Stars, stripes, and swastikas

"People tend to romanticize science when it is, in fact, quite cold," Jürgen Voller observes in "Indiana Jones and the Dial of Destiny." The same could be said for American movies romanticizing American history at the expense of uglier truths.

Indiana Jones is as much a national icon as Captain America himself, and when he comes face to face with Archimedes (Nasser Memarzia), it's as if the new Roman Empire is meeting the old one, prior to its collapse. If there's any justifiable reason for killing off the Black CIA agent, Mason (Shaunette Renée Wilson), in "Dial of Destiny," maybe it's just to show how quickly things can spiral out of control when the American government gets into bed with Nazis. (S.H.I.E.L.D. learned that lesson with Hydra all too well.)

"Dial of Destiny" positions Indy's goddaughter, Helena Shaw (Phoebe Waller-Bridge), as his co-lead; hers is the last face onscreen before the film irises out on Indy's hand grabbing his signature fedora hat. Helena is a self-assured model of the new Lucasfilm lady, like a grown-up version of young Leia from the Disney+ series "Obi-Wan Kenobi." She's also a proud capitalist who's out to get what hers, regardless of the collateral damage. (R.I.P. Antonio Banderas.)

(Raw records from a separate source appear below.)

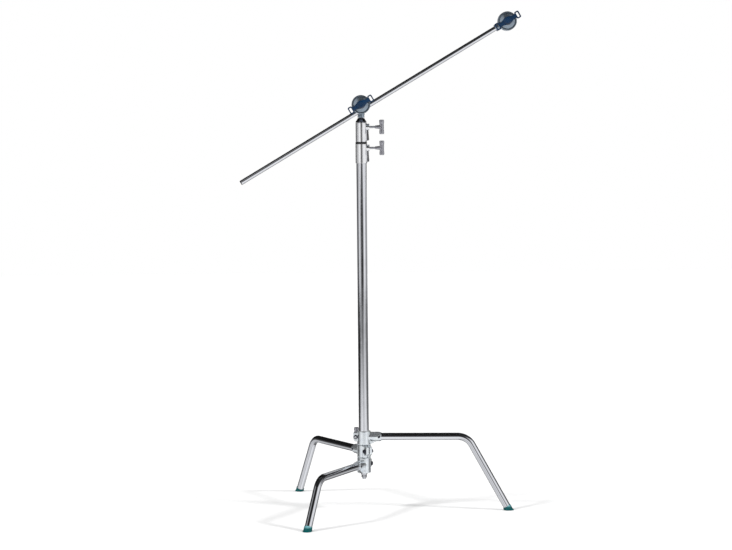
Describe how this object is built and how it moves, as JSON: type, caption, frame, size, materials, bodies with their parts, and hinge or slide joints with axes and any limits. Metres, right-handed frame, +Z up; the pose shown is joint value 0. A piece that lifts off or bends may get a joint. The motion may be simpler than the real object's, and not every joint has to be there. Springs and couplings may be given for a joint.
{
  "type": "c stand",
  "caption": "Lighting stand with nested bent legs, one of them sliding, telescoping risers, a disc grip head and a rising rod arm that carries a second grip head.",
  "frame": {"origin": "on the column's axis at floor level", "axes": "+Z up along the column; the arm rises towards +X and both grip heads face -Y"},
  "size_m": [0.9509, 0.8021, 1.699],
  "materials": {
    "tube_chrome": "polished chrome plate",
    "arm_chrome": "polished chrome plate",
    "collar_bright": "bright tumbled casting",
    "casting_bright": "bright plated casting",
    "casting_head": "satin plated casting",
    "handle_grey": "satin cast grip",
    "knob_blue": "gloss navy enamel",
    "spigot_dark": "dark chrome plate",
    "fastener_dark": "blackened steel",
    "fastener_plated": "zinc plated steel",
    "pad_brass": "machined brass",
    "bush_nylon": "natural nylon",
    "ring_black": "black plastic",
    "friction_disc": "fibre washer",
    "foot_teal": "moulded teal rubber"
  },
  "bodies": {
    "base": {"column_tube": "tube_chrome", "column_collar": "collar_bright", "lower_leg_casting": "casting_bright", "lower_leg_screw": "fastener_dark", "lower_leg_tube": "tube_chrome", "lower_leg_rivet": "fastener_dark", "lower_leg_foot": "foot_teal", "base_plug": "fastener_plated", "base_washer": "fastener_plated", "base_bolt": "fastener_plated"},
    "middle_leg": {"middle_leg_casting": "casting_bright", "middle_leg_screw": "fastener_dark", "middle_leg_tube": "tube_chrome", "middle_leg_rivet": "fastener_dark", "middle_leg_foot": "foot_teal"},
    "leg_slider": {"sliding_leg_bush": "bush_nylon"},
    "sliding_leg": {"sliding_leg_bracket": "casting_bright", "sliding_leg_nut": "fastener_dark", "sliding_leg_tube": "tube_chrome", "sliding_leg_rivet": "fastener_dark", "sliding_leg_foot": "foot_teal"},
    "leg_clamp": {"leg_lock_washer": "fastener_plated"},
    "leg_handle": {"leg_lock_screw": "fastener_plated", "leg_lock_handle": "handle_grey"},
    "column_pad": {"column_lock_pad": "pad_brass"},
    "column_handle": {"column_lock_screw": "fastener_plated", "column_lock_handle": "handle_grey"},
    "riser_1_guide": {"riser_1_bush": "bush_nylon"},
    "riser_1": {"riser_1_tube": "tube_chrome", "riser_1_collar": "collar_bright", "bumper_ring": "ring_black"},
    "riser_pad": {"riser_lock_pad": "pad_brass"},
    "riser_handle": {"riser_lock_screw": "fastener_plated", "riser_lock_handle": "handle_grey"},
    "riser_2_guide": {"riser_2_bush": "bush_nylon"},
    "riser_2": {"riser_2_tube": "tube_chrome", "top_spigot": "spigot_dark", "spigot_pin": "fastener_plated"},
    "head": {"head_body": "casting_head"},
    "head_pad": {"head_lock_pad": "pad_brass"},
    "head_handle": {"head_lock_screw": "fastener_plated", "head_lock_handle": "handle_grey"},
    "head_jaw": {"head_inner_jaw": "casting_head", "head_friction_washer": "friction_disc"},
    "head_clamp": {"head_outer_jaw": "casting_head", "head_thrust_washer": "fastener_plated"},
    "head_grip": {"head_screw": "fastener_plated", "head_knob": "knob_blue"},
    "arm_slider": {"arm_tail_plug": "ring_black"},
    "arm": {"arm_rod": "arm_chrome", "arm_head_body": "casting_head", "arm_head_pin": "fastener_plated"},
    "arm_jaw": {"arm_inner_jaw": "casting_head", "arm_friction_washer": "friction_disc"},
    "arm_clamp": {"arm_outer_jaw": "casting_head", "arm_thrust_washer": "fastener_plated"},
    "arm_grip": {"arm_screw": "fastener_plated", "arm_knob": "knob_blue"}
  },
  "joints": [
    {"name": "middle_leg_swing", "type": "hinge", "parent": "base", "child": "middle_leg", "pos_m": [0, 0, 0.20775], "axis": [0, 0, 1], "range_deg": [0, 122.5]},
    {"name": "sliding_leg_lift", "type": "slide", "parent": "base", "child": "leg_slider", "axis": [0, 0, 1], "range_m": [0, 0.35]},
    {"name": "sliding_leg_swing", "type": "hinge", "parent": "leg_slider", "child": "sliding_leg", "pos_m": [0, 0, 0.2555], "axis": [0, 0, 1], "range_deg": [-114, 6]},
    {"name": "leg_clamp_travel", "type": "slide", "parent": "sliding_leg", "child": "leg_clamp", "axis": [0.0436, 0.999, 0], "range_m": [0, 0.0019]},
    {"name": "leg_handle_turn", "type": "hinge", "parent": "leg_clamp", "child": "leg_handle", "pos_m": [-0.02797, 0.00122, 0.2555], "axis": [0.0436, 0.999, 0], "range_deg": [0, 550]},
    {"name": "column_pad_travel", "type": "slide", "parent": "base", "child": "column_pad", "axis": [1, 0, 0], "range_m": [0, 0.0019]},
    {"name": "column_handle_turn", "type": "hinge", "parent": "column_pad", "child": "column_handle", "pos_m": [0.02, 0, 1.245], "axis": [1, 0, 0], "range_deg": [0, 550]},
    {"name": "riser_1_lift", "type": "slide", "parent": "base", "child": "riser_1_guide", "axis": [0, 0, 1], "range_m": [0, 0.95]},
    {"name": "riser_1_turn", "type": "hinge", "parent": "riser_1_guide", "child": "riser_1", "pos_m": [0, 0, 0.2], "axis": [0, 0, 1], "continuous": true},
    {"name": "riser_pad_travel", "type": "slide", "parent": "riser_1", "child": "riser_pad", "axis": [1, 0, 0], "range_m": [0, 0.0019]},
    {"name": "riser_handle_turn", "type": "hinge", "parent": "riser_pad", "child": "riser_handle", "pos_m": [0.02, 0, 1.316], "axis": [1, 0, 0], "range_deg": [0, 550]},
    {"name": "riser_2_lift", "type": "slide", "parent": "riser_1", "child": "riser_2_guide", "axis": [0, 0, 1], "range_m": [0, 0.95]},
    {"name": "riser_2_turn", "type": "hinge", "parent": "riser_2_guide", "child": "riser_2", "pos_m": [0, 0, 0.2], "axis": [0, 0, 1], "range_deg": [-190, 125]},
    {"name": "head_swivel", "type": "hinge", "parent": "riser_2", "child": "head", "pos_m": [0, 0, 1.365], "axis": [0, 0, 1], "range_deg": [-190, 125]},
    {"name": "head_pad_travel", "type": "slide", "parent": "head", "child": "head_pad", "axis": [0, 1, 0], "range_m": [0, 0.0019]},
    {"name": "head_handle_turn", "type": "hinge", "parent": "head_pad", "child": "head_handle", "pos_m": [0, 0.02, 1.366], "axis": [0, 1, 0], "range_deg": [0, 550]},
    {"name": "head_tilt", "type": "hinge", "parent": "head", "child": "head_jaw", "pos_m": [0, -0.0365, 1.392], "axis": [0, -1, 0], "continuous": true},
    {"name": "head_jaw_travel", "type": "slide", "parent": "head_jaw", "child": "head_clamp", "axis": [0, -1, 0], "range_m": [0, 0.0024]},
    {"name": "head_knob_turn", "type": "hinge", "parent": "head_clamp", "child": "head_grip", "pos_m": [0, -0.06, 1.392], "axis": [0, -1, 0], "range_deg": [0, 550]},
    {"name": "arm_slide", "type": "slide", "parent": "head_jaw", "child": "arm_slider", "axis": [0.8599, 0, 0.5105], "range_m": [-0.48, 0.44]},
    {"name": "arm_roll", "type": "hinge", "parent": "arm_slider", "child": "arm", "pos_m": [0.00817, -0.0365, 1.37824], "axis": [0.8599, 0, 0.5105], "continuous": true},
    {"name": "arm_jaw_tilt", "type": "hinge", "parent": "arm", "child": "arm_jaw", "pos_m": [0.49313, -0.0365, 1.66619], "axis": [0, -1, 0], "continuous": true},
    {"name": "arm_jaw_travel", "type": "slide", "parent": "arm_jaw", "child": "arm_clamp", "axis": [0, -1, 0], "range_m": [0, 0.0024]},
    {"name": "arm_knob_turn", "type": "hinge", "parent": "arm_clamp", "child": "arm_grip", "pos_m": [0.49313, -0.096, 1.66619], "axis": [0, -1, 0], "range_deg": [0, 550]}
  ],
  "couplings": [
    {"joint": "leg_handle_turn", "follows": "leg_clamp_travel", "rad_per_m": 5026.5},
    {"joint": "column_handle_turn", "follows": "column_pad_travel", "rad_per_m": 5026.5},
    {"joint": "riser_handle_turn", "follows": "riser_pad_travel", "rad_per_m": 5026.5},
    {"joint": "head_handle_turn", "follows": "head_pad_travel", "rad_per_m": 5026.5},
    {"joint": "head_knob_turn", "follows": "head_jaw_travel", "rad_per_m": 3957.9},
    {"joint": "arm_knob_turn", "follows": "arm_jaw_travel", "rad_per_m": 3957.9}
  ]
}
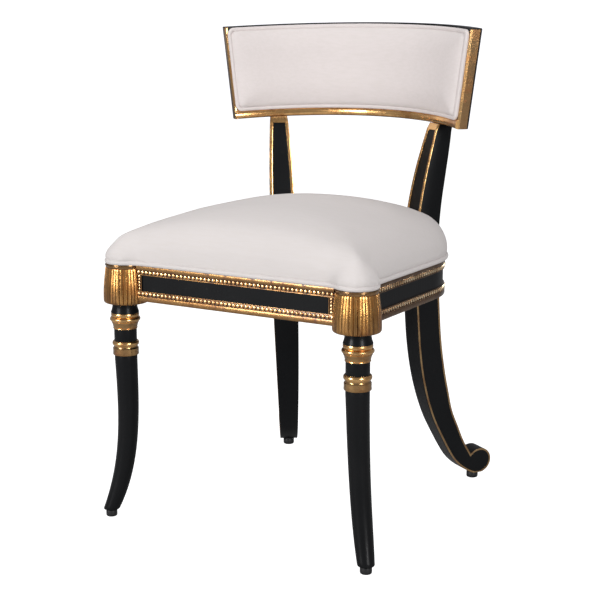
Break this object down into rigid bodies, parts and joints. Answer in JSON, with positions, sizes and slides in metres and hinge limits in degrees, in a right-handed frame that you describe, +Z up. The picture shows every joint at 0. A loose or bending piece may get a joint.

As a corporate cash grab from the Mouse House, the best one could say about "Dial of Destiny" is that it's a serviceable sequel, balancing out the Indiana Jones series with another 21st-century sci-fi flick centered on Old Man Jones. Yet as a cultural relic, not unlike the artifacts Indy raids, "Dial of Destiny" also now rests within the same trove as "The Winter Soldier" and other screen narratives that have used Uncle Sam's real entanglements with Nazis — on U.S. soil — as window dressing. Probably not a good interior decoration idea, America, to mix stars and stripes with swastikas.